I have been reading on the subject on the specifics of Chinese 5G quite a bit to affirm that it exists, this is how China plans to launch 5G BEFORE the 3GPP spec finalization anyway.
Gabriel Brown
100%
0%
Gabriel Brown,
User Rank: Light Sabre
1/11/2017 | 3:52:17 AM
Re: There is no phone vendor backing European 5G standard
Huawei is not a challenger. It's one of the top three incumbent vendors with business on every continent. It may even be the biggest RAN vendor worldwide based on 2016 revenues. It would obviously benefit from a global 5G standard has been explicit about this itself. 

I know there's a fashionable palour game where people speculate that "China Inc." will develop its own 5G spec, come what may, and try and make an end-run around "the West" in export markets. No smoke without fire, I suppose, but it doesn't make much sense as a strategy to me -- certainly not for high-tech exports.

Samsung is a challenger -- agreed -- and it has the capability and incentive to gain influence in standards and technology in 5G. But it doesn't have enough scale, or backing, or customer support, to drive this on its own.
TV Monitor
50%
50%
TV Monitor,
User Rank: Light Sabre
1/10/2017 | 11:58:48 AM
Re: There is no phone vendor backing European 5G standard
Gabriel Brown

"Who does it benefit to have several competing sub-scale 5G standards? "

The challengers like Huawei and Samsung.

"Mid-band spectrum seems like the best bet for global harmonization"

The problem is that 3GPP low-band 5G does not offer improved bandwidth over LTE, it only offers improved latency. Yes there are a few latency sensitive applications in the IoT market, but smartphones do not need low-band 5G.

So does low-latency justify spending hundreds of billions in spectrum auction and an entirely new network deployment? This is why the 3.5 Ghz 5G doesn't make financial sense whether it is 3GPP or Chinese variety, it is technically easier to do but the cost per bit is much much higher than Samsung 5G, which has both multi-Gig throughput and low latency.
DanJones
50%
50%
DanJones,
User Rank: Blogger
1/10/2017 | 11:51:38 AM
Re: There is no phone vendor backing European 5G standard
In fact, the US has anticipated licensed bands for 5G at 28, 37 & 39GHz, none of which have been allocated by the FCC yet, and there's no given dates by when that will happen. So, no, the US doesn't have a 28GHz 5G band yet in fact.
Gabriel Brown
100%
0%
Gabriel Brown,
User Rank: Light Sabre
1/10/2017 | 11:39:21 AM
Re: There is no phone vendor backing European 5G standard
Who does it benefit to have several competing sub-scale 5G standards? 
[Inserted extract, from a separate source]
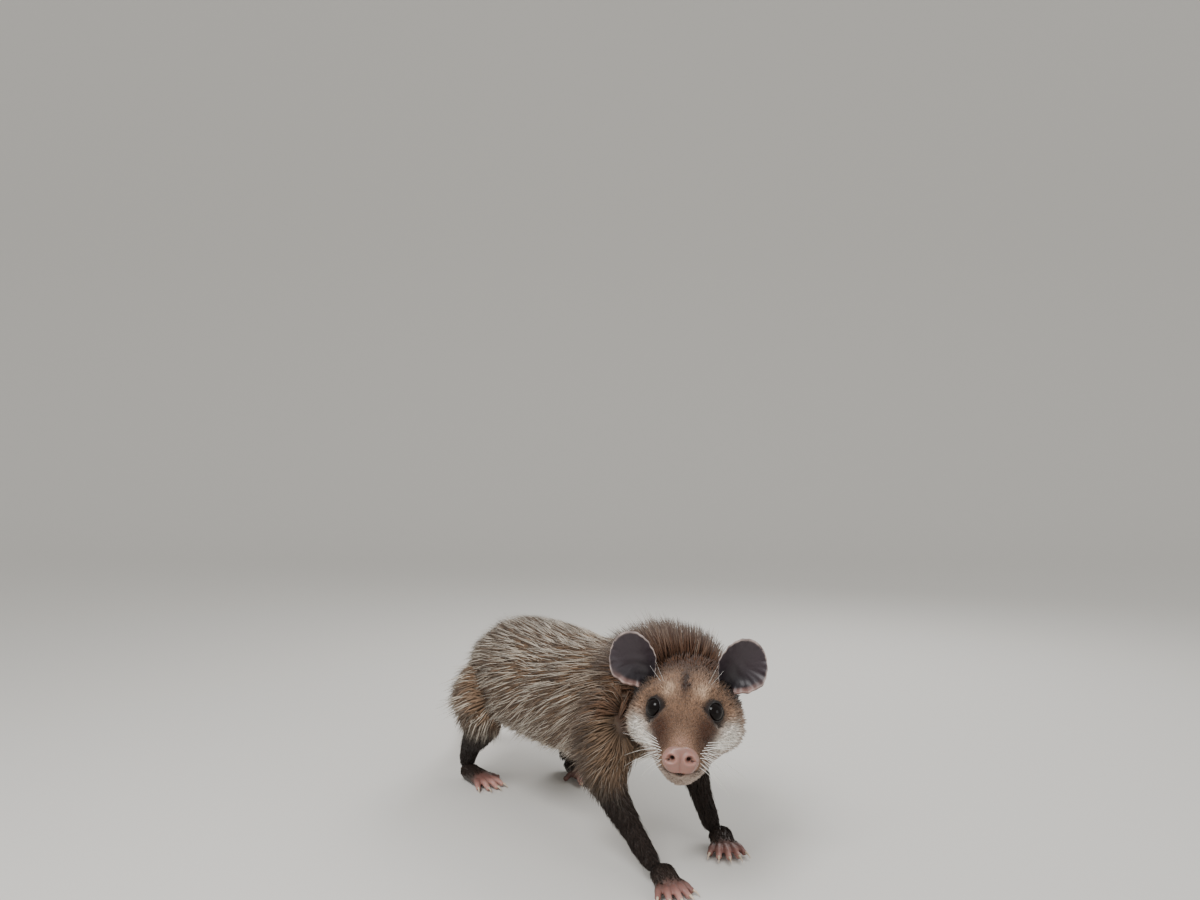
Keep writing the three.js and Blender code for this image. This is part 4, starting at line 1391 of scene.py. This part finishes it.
BODY_TUFTS, BODY_PIECES, GUARD_HAIRS = 92000, 5, 8000


def body_tufts(label, count, pieces, guard):
    """Underfur or guard hair over the whole body, in a few pieces."""
    roots, normals = scatter(body_corners, density, count)
    name, t, angle, along = regions(roots)
    leg = np.isin(name, list(leg_tubes))
    top = np.where(leg, 0, np.sin(angle))
    height = roots[:, 2]
    on_leg = smooth_steps(-height, -62, -34) * leg
    length = np.interp(t, *TRUNK_HAIR) * (1 - 0.42 * smooth_steps(-top, 0.2, 0.9))
    length = np.where(leg, np.interp(height, *LEG_HAIR), length)
    neck = 1 - smooth_steps(roots[:, 1], 45, 100)
    crest = (1 - smooth_steps(t, 0.16, 0.32)) * smooth_steps(top, 0.3, 0.85) * ~leg
    length = length * (1 + 0.3 * crest)
    rise = 0.3 + 0.65 * crest
    down = np.array([0, 0, -1.0])
    lie = along + down * np.where(leg, 0.5, 0.62 * (1 - np.abs(top)))[:, None]
    shoulder = (leg * smooth_steps(height, 44, 70))[:, None]
    lie = lie + (np.array([0, 0.85, -0.55]) - lie) * shoulder
    colours = body_colours(roots, (name, t, angle, along))
    dark = blend(colours, UNDERFUR_DARK_TIP, 0.5 + 0.35 * rng.random(count))
    if guard:
        length = length * np.where(leg, 1.05, 1.3)
        rise = rise + 0.1
        shown = (1 - on_leg) * (1 - 0.75 * neck)
        colours = blend(colours, GUARD_PALE, 0.7 * shown)
        tips = blend(colours, GUARD_TIP, 0.8 * shown)
        width = np.full(count, 0.45)
    else:
        pale = blend(colours, UNDERFUR_PALE_TIP, 0.45 - 0.3 * neck)
        tips = np.where((rng.random(count) < 0.62)[:, None], dark, pale)
        tips = blend(tips, colours * 1.2, on_leg)
        width = np.where(leg, 0.5 + 0.02 * length, 0.78)
    strip = np.array([list(ALL_TUBES).index(n) for n in name])
    unwrap = np.column_stack([angle / (2 * math.pi) + 0.5, (t + strip) / len(ALL_TUBES)])
    bend = (0.55 if guard else 0.6) - 0.42 * crest
    highest = (12 if guard else 10.5) + 13 * crest
    args = (unwrap, roots, normals, lie, length, width, rise, colours, tips, bend, highest)
    for i in range(pieces):
        tufts(f"{label}_{i + 1}", "body_coat", *[value[i::pieces] for value in args])


body_tufts("underfur", BODY_TUFTS, BODY_PIECES, guard=False)
body_tufts("guard_hair", GUARD_HAIRS, 1, guard=True)

# %% The backs of the feet
FOOT_TUFTS = 1300
for mesh, leg in zip(foot_meshes, FOOT_PLACES):
    corners = skin_triangles(mesh, coordinates(mesh))
    local = moved(triangle_centres(corners), foot_matrix(leg).inverted())
    covered = smooth_steps(local[:, 1], -8, 2) * smooth_steps(local[:, 2], 4.5, 8)
    roots, normals = scatter(corners, covered, FOOT_TUFTS)
    local = moved(roots, foot_matrix(leg).inverted())
    length = np.interp(local[:, 1], [-8, 2, 9], [1.4, 2.4, 3.6])
    colours = np.tile(LEG_DARK, (len(roots), 1))
    unwrap = np.column_stack([local[:, 0] / 20 + 0.5, local[:, 1] / 60 + 0.5])
    lie = np.tile(np.array(foot_matrix(leg))[:3, :3] @ [0, -1, -0.35], (len(roots), 1))
    args = (unwrap, roots, normals, lie, length, np.full(len(roots), 0.4), 0.16, colours, colours * 1.3)
    tufts(f"foot_fur_{leg}", "leg_fur", *args)

# %% [markdown]
# ## The stage
#
# A pale floor that curves up into a pale wall keeps the eye on the animal. One large soft lamp stands high
# at the left, a weaker one fills the other side, and a third one behind picks out the edge of the fur. The
# camera has the photograph's own place: a little above the animal and ahead of its face.

# %% Floor
FLOOR_GREY = plain_shader("studio_paper", "#d9d6d1", 0.9)
VIEW = np.array([0.574, 0.819, 0])
ACROSS = np.array([0.819, -0.574, 0])
FLOOR_RUN, BEND_RADIUS, WALL_HEIGHT, FLOOR_HALF_WIDTH = 3.4, 1.2, 1.6, 4
BEND_RUN = math.pi / 2 * BEND_RADIUS
bm = bmesh.new()
bmesh.ops.create_grid(bm, x_segments=1, y_segments=40, size=1)
for vertex in bm.verts:
    way = (vertex.co.y + 1) / 2 * (FLOOR_RUN + BEND_RUN + WALL_HEIGHT)
    bent = min(max(way - FLOOR_RUN, 0), BEND_RUN) / BEND_RADIUS
    back = min(way, FLOOR_RUN) + BEND_RADIUS * math.sin(bent) - FLOOR_RUN / 2
    high = BEND_RADIUS * (1 - math.cos(bent)) + max(way - FLOOR_RUN - BEND_RUN, 0)
    place = VIEW * back + ACROSS * vertex.co.x * FLOOR_HALF_WIDTH
    vertex.co = (*place[:2], high)
mesh = mesh_of("studio_paper", bm)
shade_smooth(mesh)
paper = object_of("studio_paper", mesh, FLOOR_GREY)


# %% Lamps
FACE_AT = to_frame(moved(np.array([[0, -50, 0]]), HEAD_POSE))[0]
# Each lamp's way from the face in metres (ahead of the camera, across and up), its size and its watts.
LAMPS = {
    "key": (-0.5, -0.35, 0.75, 0.4, 7.5),
    "fill": (-0.7, 0.8, 0.25, 0.5, 2),
    "rim": (0.75, 0.25, 0.65, 0.4, 3.5),
}
for name, (ahead, aside, high, size, watts) in LAMPS.items():
    light = bpy.data.lights.new(name, "AREA")
    light.size = size
    light.energy = watts
    made = bpy.data.objects.new(name, light)
    bpy.context.scene.collection.objects.link(made)
    away = VIEW * ahead + ACROSS * aside + [0, 0, high]
    made.location = FACE_AT + away
    made.rotation_euler = Vector(-away).to_track_quat("-Z", "Y").to_euler()

ROOM_WHITE, ROOM_LIGHT = linear("#e6e6e4"), 0.9
world = bpy.data.worlds.new("pale_room")
world.use_nodes = True
background = world.node_tree.nodes["Background"]
background.inputs["Color"].default_value = (*ROOM_WHITE, 1)
background.inputs["Strength"].default_value = ROOM_LIGHT
bpy.context.scene.world = world

# %% Camera
LENS, SENSOR = 27, 36  # mm
CAMERA_AT = [-337, -384.2, 225.0]  # mm about the forefeet
AIM_ASIDE, AIM_UP = -0.0089, 0.0278  # for each metre ahead
camera_data = bpy.data.cameras.new("camera")
camera_data.lens = LENS
camera_data.sensor_width = SENSOR
camera = bpy.data.objects.new("camera", camera_data)
bpy.context.scene.collection.objects.link(camera)
camera.location = to_frame(CAMERA_AT)
forward = VIEW + AIM_ASIDE * ACROSS + np.array([0, 0, AIM_UP])
camera.rotation_euler = Vector(forward).to_track_quat("-Z", "Y").to_euler()
bpy.context.scene.camera = camera

# %% Update the scene
bpy.context.view_layer.update()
Mid-band spectrum seems like the best bet for global harmonization, albeit, this is challenging in the U.S. in particular.
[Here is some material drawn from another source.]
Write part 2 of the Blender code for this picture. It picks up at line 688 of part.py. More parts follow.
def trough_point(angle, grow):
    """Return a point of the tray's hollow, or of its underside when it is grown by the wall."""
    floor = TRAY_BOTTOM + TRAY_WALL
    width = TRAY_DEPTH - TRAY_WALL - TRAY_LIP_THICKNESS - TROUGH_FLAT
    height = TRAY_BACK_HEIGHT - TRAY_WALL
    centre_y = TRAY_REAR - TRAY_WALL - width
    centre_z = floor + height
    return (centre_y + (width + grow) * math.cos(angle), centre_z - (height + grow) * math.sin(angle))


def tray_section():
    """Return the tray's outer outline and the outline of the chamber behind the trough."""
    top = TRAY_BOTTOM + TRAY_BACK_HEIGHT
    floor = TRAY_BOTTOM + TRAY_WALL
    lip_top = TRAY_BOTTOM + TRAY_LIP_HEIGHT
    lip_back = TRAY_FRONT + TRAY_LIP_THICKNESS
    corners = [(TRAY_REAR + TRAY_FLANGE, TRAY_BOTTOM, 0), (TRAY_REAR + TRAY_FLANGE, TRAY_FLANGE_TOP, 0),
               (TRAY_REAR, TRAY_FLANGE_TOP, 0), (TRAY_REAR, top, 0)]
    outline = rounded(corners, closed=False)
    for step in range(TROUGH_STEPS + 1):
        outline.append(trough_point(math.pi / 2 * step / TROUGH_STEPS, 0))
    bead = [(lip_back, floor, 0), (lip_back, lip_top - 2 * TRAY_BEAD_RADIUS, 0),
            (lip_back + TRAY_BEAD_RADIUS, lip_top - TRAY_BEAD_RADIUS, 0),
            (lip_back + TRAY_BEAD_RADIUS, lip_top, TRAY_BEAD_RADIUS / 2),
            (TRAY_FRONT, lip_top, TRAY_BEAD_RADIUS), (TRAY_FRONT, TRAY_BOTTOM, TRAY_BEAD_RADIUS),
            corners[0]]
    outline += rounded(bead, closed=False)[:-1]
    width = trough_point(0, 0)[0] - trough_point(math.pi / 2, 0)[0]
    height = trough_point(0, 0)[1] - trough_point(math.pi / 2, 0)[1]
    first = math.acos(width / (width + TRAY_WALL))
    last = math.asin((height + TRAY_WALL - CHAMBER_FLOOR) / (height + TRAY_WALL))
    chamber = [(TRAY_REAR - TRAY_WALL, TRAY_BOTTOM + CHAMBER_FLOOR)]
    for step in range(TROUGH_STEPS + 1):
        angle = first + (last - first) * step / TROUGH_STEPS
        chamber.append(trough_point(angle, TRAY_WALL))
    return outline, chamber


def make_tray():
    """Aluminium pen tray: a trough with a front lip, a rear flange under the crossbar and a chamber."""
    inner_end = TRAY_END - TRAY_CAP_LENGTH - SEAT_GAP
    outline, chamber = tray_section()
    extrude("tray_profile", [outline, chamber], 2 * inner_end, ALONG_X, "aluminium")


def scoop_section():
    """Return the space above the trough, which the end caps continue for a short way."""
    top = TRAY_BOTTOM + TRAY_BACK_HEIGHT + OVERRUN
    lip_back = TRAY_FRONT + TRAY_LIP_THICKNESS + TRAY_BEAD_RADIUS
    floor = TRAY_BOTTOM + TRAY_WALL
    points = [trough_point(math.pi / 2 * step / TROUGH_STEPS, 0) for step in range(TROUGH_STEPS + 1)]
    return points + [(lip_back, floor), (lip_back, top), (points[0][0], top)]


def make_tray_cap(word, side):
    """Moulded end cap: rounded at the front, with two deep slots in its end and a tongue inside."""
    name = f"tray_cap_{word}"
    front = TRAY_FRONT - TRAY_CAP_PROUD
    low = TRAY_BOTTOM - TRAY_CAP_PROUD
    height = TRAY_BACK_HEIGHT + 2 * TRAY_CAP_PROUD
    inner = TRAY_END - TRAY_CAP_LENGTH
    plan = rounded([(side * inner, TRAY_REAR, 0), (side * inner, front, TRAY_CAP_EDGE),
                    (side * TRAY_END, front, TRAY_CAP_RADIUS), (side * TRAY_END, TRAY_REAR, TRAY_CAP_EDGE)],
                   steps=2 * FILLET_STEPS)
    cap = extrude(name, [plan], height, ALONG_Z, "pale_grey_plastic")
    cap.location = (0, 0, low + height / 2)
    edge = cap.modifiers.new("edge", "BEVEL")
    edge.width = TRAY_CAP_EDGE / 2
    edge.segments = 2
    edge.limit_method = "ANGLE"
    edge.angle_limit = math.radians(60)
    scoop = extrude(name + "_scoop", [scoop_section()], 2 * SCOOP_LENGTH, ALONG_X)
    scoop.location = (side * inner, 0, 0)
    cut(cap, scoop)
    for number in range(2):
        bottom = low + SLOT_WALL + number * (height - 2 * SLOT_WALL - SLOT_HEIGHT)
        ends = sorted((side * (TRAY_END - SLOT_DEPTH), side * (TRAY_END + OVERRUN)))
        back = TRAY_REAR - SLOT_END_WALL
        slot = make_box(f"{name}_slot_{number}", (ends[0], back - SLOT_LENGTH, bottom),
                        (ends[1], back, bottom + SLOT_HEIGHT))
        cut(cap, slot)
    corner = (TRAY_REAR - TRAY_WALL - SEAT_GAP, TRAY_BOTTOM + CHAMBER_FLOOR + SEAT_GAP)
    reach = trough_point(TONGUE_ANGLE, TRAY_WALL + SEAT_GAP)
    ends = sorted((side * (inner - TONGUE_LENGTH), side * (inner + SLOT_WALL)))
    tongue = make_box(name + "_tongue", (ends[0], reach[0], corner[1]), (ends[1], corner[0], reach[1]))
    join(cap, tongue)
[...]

Fwiw, I think you're right to say there will be more variation in this cycle due to spectrum differences. But I don't think that means there will be multiple succesful 5G standards that each specify a different stack top-to-bottom and end-to-end. There won't be enough large markets to sustain the R&D costs.

 
TV Monitor
0%
100%
TV Monitor,
User Rank: Light Sabre
1/10/2017 | 10:57:55 AM
Re: There is no phone vendor backing European 5G standard
Gabriel Brown

"The point is that the best results, in the market, will come from a global standard"

There can't be a global 5G standard because 5G frequencies cannot be harmonized across regions unlike 4G era.

The US has 28 Ghz as its only 5G band, and 3.5 Ghz CBRS is just too specialized to support 3GPP or Chinese low-band 5G.

China has only 3.5 Ghz as its 5G band with no mmwave 5G planned.

In Europe, telcos are cash-strapped after paying huge sum at frequency auction and is struggling to fully deploy 4G, much less 5G. This makes Europe irrrelevant in 5G race, because European telcos don't have the cash to buy 3.5 Ghz frequency and spend hundreds of billions to deploy Ericsson and Nokia's 3GPP low-band 5G that delivers only 30% spectral efficiency gain over LTE at best.

Japan is unique in that it has dropped out of the standard format war, having chose to adopt Chinese 5G at 3.5 Ghz and Samsung 5G at 28 Ghz to maintain roaming with both Chinese and Korean/American visitors.

So what's clear is that there won't be single global 5G standard like the case with LTE, because of frequency fragmentation and the early development is led by nations that are not used to cooperating the way Europeans are.